Bayshore Town Center, while permeated with busy sidewalks, is privately owned and can decide who to allow on the walkways on its grounds. According to marketing manager M.P. Theriault, Bayshore prohibits solicitation and has told the Democratic Party of Wisconsin not to collect signatures there — a request she said they have respected.

Looking to field more serious complaints about petitioner behavior, the Republican Party of Wisconsin set up the Recall Integrity Center, a hotline for concerns about suspicious behavior in collecting signatures.

"The Republican Party of Wisconsin has been alerted to multiple instances of misconduct by means of the RIC, including the use of government resources to communicate documents pertaining to the recall effort, as well as multiple online communications regarding potential recall petition fraud on the part of Wisconsin Democrats," Ben Sparks, communications director for the Republican Party of Wisconsin, said in a statement.

But Graeme Zielinski, communications director for the state Democratic Party, said most petitioners have cooperated with local business and are abiding by what the business owners ask, which is to not badger and harass customers.

“A lot of businesses support us and the process has been smooth,” Zielinski said. “Republicans are just trying to show there is a problem with petitioners and businesses.”

Morris-Cetin, who has collected signatures in Glendale and Shorewood, said the hasn't had any major issues, and her biggest conflicts are with individuals walking or driving by who disapprove of the recall.

"Scott Walker has totally polarized the state," she said. " My sister and I cannot even discuss this.
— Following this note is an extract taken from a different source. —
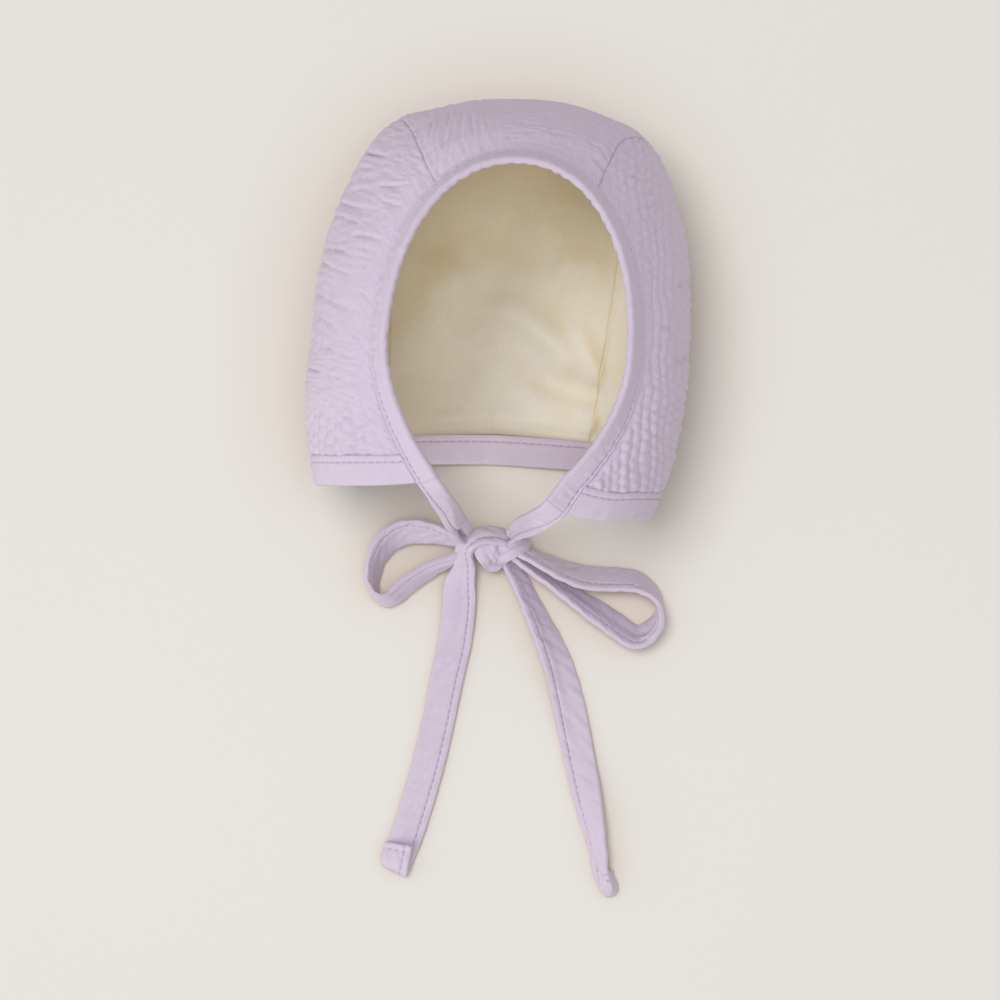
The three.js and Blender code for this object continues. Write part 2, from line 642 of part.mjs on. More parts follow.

To me, that's sad."

Greg December 08, 2011 at 07:30 PM
I understand what he is trying to say, not that he is doing a very good job of saying it. Saying that your dead relitive can't vote really is not going to move my position much. I understand most democrats think the dead should be able to vote, as many have, but that just makes a better case for voter ID. At one point you didn't even need a DL to drive, back when Kieth's MIL was young, but times change. Back then women probably could not vote -preiod-, but times change. Now the law requires you to prove who you are, not dead and all, times have changed. Get over it.
Greg December 08, 2011 at 07:47 PM
Just to be clear, I am not equating the Right to Vote with the driving privilege. So don't bother jumping on that one. Just using the DL because Kieth's comment used it. I am pretty clear on the other forms of photo ID, that have nothing to do with driving. A death certificate will not be accepted, they don't have photo's.
Sam Vedder December 08, 2011 at 07:49 PM
@ Keith... So you're the one that watches Olbermann. There is a reason his ratings are horrible. It's cause he's NEVER right. He even lies about the college he attended. You have lost all credibility (like you ever had any) if you defend Keith Freak'n Olbermann - The worst person in the world! Please answer the question: explain how your mother-in-law not having a drivers license has anything do with her ability to vote? By the way Keith; you are a hypocrite of the worst kind. You accuse me of making assumptions about you and then in the same rant you make assumptions about me. By I guess, in typical liberal fashion, those rules only apply to other people and not you. Keep it up Keith, you are well on your way to take over Olbermann's spot as "Worst Person in the World." Although, we may expand it for you.
Greg December 08, 2011 at 08:07 PM
The vote to allow Keith's MIL to vote: The key vote came on June 4, 1919, when the Senate approved the amendment by 56 to 25 after four hours of debate, during which Democratic Senators opposed to the amendment filibustered to prevent a roll call until their absent Senators could be protected by pairs. The Ayes included 36 (82%) Republicans and 20 (54%) Democrats. The Nays comprised 8 (18%) Republicans and 17 (46%) Democrats. It was ratified by sufficient states in 1920, the Nineteenth Amendment, which prohibited state or federal gender-based restrictions on voting. Thank god for the republicans, people like Keith would never have given her the right in the first place.
Mike December 10, 2011 at 01:12 PM
Keith definitely made my day by talking about his LATE mother in law not being able to vote. Another strong liberal arguement about voter suppresion of the dead.